En lo que fue alguna vez el idílico rancho de don Amadeo Caballero se extiende un complejo gigantesco que brama y brama con furia, expulsando vapores blancos, llamaradas infernales de donde sale un humo negro y desesperado que cubre el cielo de los trópicos. Formas rectangulares, cilíndricas, cónicas, circulares, se unen entre sí con un churrigueresco tejido de escalerillas y puentes de acero por donde de vez en cuando un hombre de overol camina y se pierde devorado por las bocas asesinas de la maquinaria múltiple. Son cuadras y cuadras tupidas de torretas y tubamentas que custodian los soldados adormecidos.
A cierta hora comienzan a salir los obreros. Algunas jóvenes mestizas y mulatas esperan a sus novios junto a las escalerillas de un puente abandonado. Los que antes cortaban caña o cazaban iguanas entre la vegetación de cangrejos, pasan ahora turnos junto aquellos tubos de la nueva civilización. Los descendientes de la civilización olmeca, amante de colosales deidades, adoran ahora al Dios-tubo, al Omnipotente balancín, al Consejo Superior de Sacerdotes Metálicos, a la diosa hembra de la Refinería, al vino mágico que viene del magma, al Dios Sol del progreso.

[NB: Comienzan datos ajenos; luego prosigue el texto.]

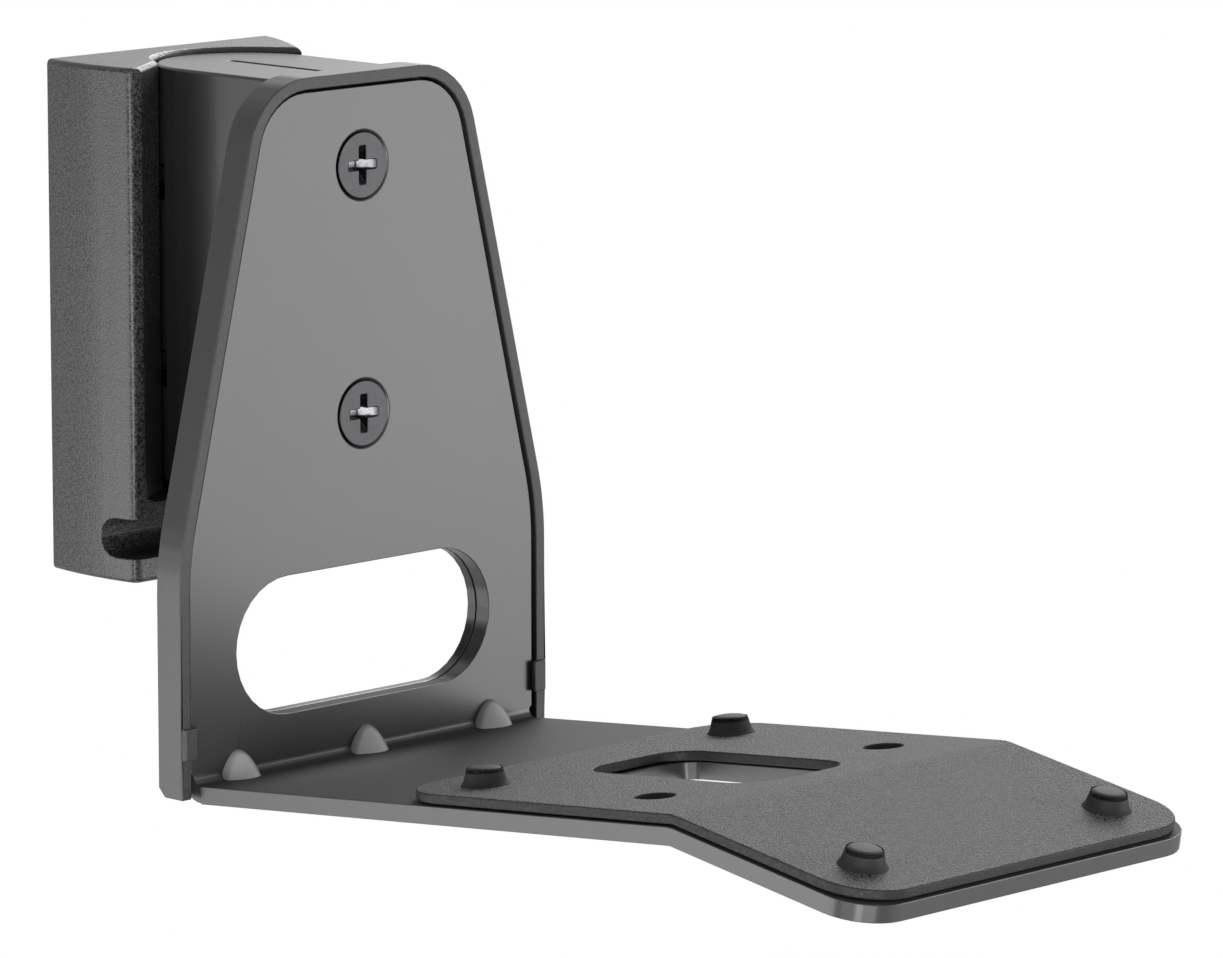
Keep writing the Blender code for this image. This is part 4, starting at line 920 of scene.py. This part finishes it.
class BRACKET_OT_stage(bpy.types.Operator):
    """White studio with soft boxes, and the photograph's camera"""
    bl_idname = "bracket.stage"
    bl_label = "Studio"

    def execute(self, context):
        studio = context.scene.bracket_studio
        context.scene.view_settings.view_transform = "Standard"

        camera = bpy.data.objects.new("camera", bpy.data.cameras.new("camera"))
        camera.data.lens = studio.lens
        camera.data.sensor_width = 36.0
        camera.data.clip_start, camera.data.clip_end = 0.05, 50.0
        stand_round(camera, studio.azimuth, studio.elevation, studio.distance)
        context.scene.camera = camera

        world = bpy.data.worlds.new("studio")
        context.scene.world = world
        world.use_nodes = True
        tree = world.node_tree
        tree.nodes.clear()
        even, white = (add_node(tree, "ShaderNodeBackground", inputs={
            "Color": srgb("#ffffff"), "Strength": strength}) for strength in (studio.ambient, 1.0))
        show_white(tree, even, white, add_node(tree, "ShaderNodeOutputWorld"))

        floor_mesh = bmesh.new()
        bmesh.ops.create_grid(floor_mesh, x_segments=1, y_segments=1, size=FLOOR_HALF)
        data = bpy.data.meshes.new("floor")
        floor_mesh.to_mesh(data)
        floor_mesh.free()
        floor = bpy.data.objects.new("floor", data)
        floor.location.z = -studio.floor_drop
        context.scene.collection.objects.link(floor)
        paper, tree, shader = new_finish("white_paper_floor", "#f4f4f4", {"Roughness": 0.9})
        glow = add_node(tree, "ShaderNodeEmission", inputs={"Strength": 1.0})
        show_white(tree, shader, glow, tree.nodes["Material Output"])
        data.materials.append(paper)

        for name, azimuth, elevation, away, size, power in SOFT_BOXES:
            lamp = bpy.data.objects.new("soft_box_" + name, bpy.data.lights.new("soft_box_" + name, "AREA"))
            lamp.data.shape, lamp.data.size, lamp.data.energy = "SQUARE", size, power * studio.lamps
            lamp.visible_camera = False
            stand_round(lamp, math.radians(azimuth), math.radians(elevation), away)
        return {"FINISHED"}


class BRACKET_PT_panel(bpy.types.Panel):
    """Builds the bracket's pieces one by one"""
    bl_label = "Speaker wall bracket"
    bl_idname = "BRACKET_PT_panel"
    bl_space_type = "VIEW_3D"
    bl_region_type = "UI"
    bl_category = "Bracket"

    def draw(self, context):
        for name in SETTINGS:
            box = self.layout.box()
            box.label(text=SETTINGS[name].__doc__)
            group = getattr(context.scene, name)
            for item in group.bl_rna.properties:
                if item.identifier not in ("rna_type", "name"):
                    box.prop(group, item.identifier)
        for operator in OPERATORS:
            self.layout.operator(operator.bl_idname)


SETTINGS = {"bracket_finish": FinishSettings, "bracket_pad": PadSettings, "bracket_sheet": SheetSettings,
            "bracket_slit": SlitSettings, "bracket_fasteners": FastenerSettings,
            "bracket_studio": StudioSettings}
OPERATORS = (BRACKET_OT_wall_cover, BRACKET_OT_arm_shell, BRACKET_OT_support_plate, BRACKET_OT_pad,
             BRACKET_OT_screws, BRACKET_OT_wall_plate, BRACKET_OT_pivot, BRACKET_OT_stage)
CLASSES = (*SETTINGS.values(), *OPERATORS, BRACKET_PT_panel)


def register():
    for made in CLASSES:
        bpy.utils.register_class(made)
    for name, group in SETTINGS.items():
        setattr(bpy.types.Scene, name, bpy.props.PointerProperty(type=group))


def unregister():
    for name in SETTINGS:
        delattr(bpy.types.Scene, name)
    for made in reversed(CLASSES):
        bpy.utils.unregister_class(made)


def main():
    register()
    for operator in OPERATORS:
        group, name = operator.bl_idname.split(".")
        getattr(getattr(bpy.ops, group), name)()


if __name__ == "__main__":
    main()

Al llegar al puente que cruza sobre un río el aire se vuelve pesado. La bruma mezclada a la humareda del amoniaco hace invisible las embarcaciones. Entre la invisibilidad absoluta y atosigante resalta, sin embargo, el sol espectacular y anaranjado que logra cortar la metálica capa de aire. Algunos rayos logran desparramarse sobre el río pintando un titilante rumbo de rojizas líneas languidecientes. Una carretera de arena conduce al visitante por un paisaje desértico cubierto de ladrillos, tubos oxidados, enormes instalaciones obsoletas y casetas derruidas.
El visitante se va alejando hasta llegar a una playa infecta y moribunda que sirve para desechar carrocerías oxidadas. La carretera bordea el mar y al fondo se ve el desfile de enormes barcos de carga, cisternas inimaginables que esperan dormidas el turno de cargar el oro negro. Son cinco, diez, tal vez quince, las embarcaciones que dibujan el horizonte con sus edificios de cubierta. Se cruzan nuevos barrios con bares de rocola, cuyas músicas de amor se chocan contra paredes y charcos abandonados. Nuevas avenidas truncas se dejan ver solitarias a lado y lado, de pronto alguna fábrica que entró en bancarrota y que dejó tubos extraídos a la intemperie y después el río por donde circulan pequeñas embarcaciones.
Al otro lado del muelle Nueve se ven las refinerías y las instalaciones portuarias. Con binóculos uno puede observar el ajetreo de los cargadores, el movimiento hormigueante de ciertos oficiales y militares con fusiles, la soledad de un faro blanco, cuya mítica función es lo único que alegra este desierto de arena y acero. El visitante ve los barcos que están esperando en el muelle algo que nadie sabe. Hay uno que se llama Birdie y otro The Gulf Streams. El agua se choca contra su casco negro y sus edificios de cubierta, desprovistos de la actividad del viaje, semejan naves interplanetarias olvidadas en un rincón del planeta del olvido. Son los barcos del fin del mundo. Algunas aves caprichosas vuelan sobre el paisaje lunar del progreso. Con cierto cinismo dan toque real a una zona que ya está anclada en el futuro y cuyo pasado es una nostalgia imposible. Lo que alguna vez fue el paraíso perdido, hoy es el reino del desastre.